Case Date:September 25, 1981
Court:United States Courts of Appeals, Court of Appeals for the Fifth Circuit

Page 1162

656 F.2d 1162 (5th Cir. 1981)

UNITED STATES of America, Plaintiff-Appellee,


James Ralph LONG, Defendant-Appellant.

No. 80-3671.

Unit A

United States Court of Appeals, Fifth Circuit

September 25, 1981

Page 1163

Joe D. Pegram, Oxford, Miss., for defendant-appellant.

George L. Phillips, U. S. Atty., Daniel E. Lynn, Asst. U. S. Atty., Jackson, Miss., for plaintiff-appellant.

Appeal from the United States District Court for the Southern District of Mississippi.

Before RUBIN, RANDALL and TATE, Circuit Judges.

ALVIN B. RUBIN, Circuit Judge:

The defendant was convicted of a crime for which life imprisonment was mandatory. The term of a sentence, however, is not the only decision to be made in sentencing a person convicted of crime. Because the trial judge sentenced the defendant to a term of life imprisonment without, as Fed.R.Crim.P. 32 requires, either obtaining a presentence report or finding that there was sufficient information in the record to enable the meaningful exercise of sentencing discretion, we vacate the sentence and remand for resentencing.

After a three-day trial, a jury found James Long guilty of first degree murder committed on the Keesler Air Force Base, in violation of 18 U.S.C. § 1111, but without capital punishment. Upon receiving the verdict, the district judge adjudged the defendant to be guilty and said: "I will defer sentence to await receipt of a pre-sentence report ...." After a colloquy about bond, the judge asked when he might expect a presentence report; the probation officer requested three weeks. The Assistant United States Attorney then advised the court that life imprisonment was mandatory and that, therefore, no presentence investigation was "necessary." The district judge then called upon Long for a statement before sentence was imposed, and, after giving Long an opportunity for allocution, sentenced him to life imprisonment. Long's conviction was affirmed by us, 608 F.2d 1372 (5th Cir. 1979) (mem.), and a writ of certiorari was denied by the Supreme Court, 445 U.S. 930, 100 S.Ct. 1319, 63 L.Ed.2d 763 (1980).

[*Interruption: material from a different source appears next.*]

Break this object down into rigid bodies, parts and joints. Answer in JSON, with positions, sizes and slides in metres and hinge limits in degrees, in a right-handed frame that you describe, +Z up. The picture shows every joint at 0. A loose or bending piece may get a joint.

Long then filed a motion for correction of sentence pursuant to Fed.R.Crim.P. 35 because he had been sentenced by the judge acting without the presentence report required by Fed.R.Crim.P. 32(c), and sought a reduction of his sentence.

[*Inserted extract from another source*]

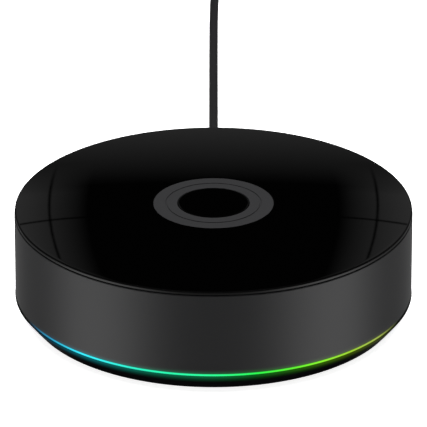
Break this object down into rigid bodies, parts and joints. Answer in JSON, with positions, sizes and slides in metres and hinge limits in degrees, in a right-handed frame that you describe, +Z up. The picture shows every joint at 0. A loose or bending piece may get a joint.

The life sentence that is mandatory for first degree murder may be coupled with a recommendation that the defendant shall be eligible for parole after serving some lesser term. 1 United States v. Busic, 592 F.2d 13, 25, 26-27 (2d Cir. 1978). Whether or not such a recommendation for possible future clemency should be made was critical to the defendant, for it might be decisive in requiring him to be actually confined for a minimum period of ten years

Page 1164

or in determining whether he would be eligible for earlier parole. In addition, the sentencing judge may recommend the type of institution to which the defendant shall be confined and the location where he shall serve his sentence. See, e. g., Fed.R.Crim.P. app., form 25; Greathouse v. United States, 548 F.2d 225, 227 (8th Cir.), cert. denied, 434 U.S. 838, 98 S.Ct. 130, 54 L.Ed.2d 100 (1977). Although not a part of the sentence, the decision of prison authorities 2 on these matters is obviously of great importance to the person confined for they determine the ability of his family and friends to visit him and the physical environment in which he will serve his sentence.

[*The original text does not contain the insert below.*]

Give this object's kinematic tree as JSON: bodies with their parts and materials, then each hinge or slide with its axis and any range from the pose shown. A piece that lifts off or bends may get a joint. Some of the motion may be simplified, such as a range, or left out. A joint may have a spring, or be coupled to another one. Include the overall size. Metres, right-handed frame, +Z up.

The information provided by the report of a trained probation officer, together with the evidence presented at the trial itself, give the sentencing judge the only reliable bases for exercise of his sentencing discretion. The sentencing decision, repeatedly referred to by trial judges as the most difficult they face, 3 certainly cannot be based on the visage of the defendant, and should not be founded only on his apparent contrition or lack of remorse or on his lawyer's eloquence at allocution. Therefore, if the judge imposes sentence without complying with rule 32, the sentence must be vacated; the probation service must make a presentence investigation and report to the judge; upon request, the defendant may be allowed to inspect it, 4 and then the judge must, after a new allocution, 5 impose a new sentence. United States v. Dinapoli, 519 F.2d 104, 107-08 (6th Cir. 1975); see United States v. Chiantese, 582 F.2d 974, 981 & n.17 (5th Cir. 1978), cert. denied, 441 U.S. 922, 99 S.Ct. 2030, 60 L.Ed.2d 395 (1979).

A presentence report is not required if the court finds "that there is in the record information sufficient to enable the meaningful exercise of the sentencing discretion, and the court explains this finding on the record." Fed.R.Crim.P. 32(c)(1). The rule patently contemplates that this determination shall be made before sentence is imposed. See United States v. Chiantese, 582 F.2d at 981 & n.17. In this case the court made no such finding; however, when the deficiency was pointed out by the defendant in his motion for correction and change of sentence, the Assistant United States Attorney suggested a remedy to the judge:

Thank you, Your Honor. For the record, if I understood the Court, the Court is finding that there is in the record information sufficient to enable you to make the meaningful exercise of sentencing discretion that you did, and you've explained that and it's now on the record, is that correct?

The judge responded:

Well, I haven't seen the record since we tried that case, but you've refreshed my memory and I remember we tried that case a couple of days.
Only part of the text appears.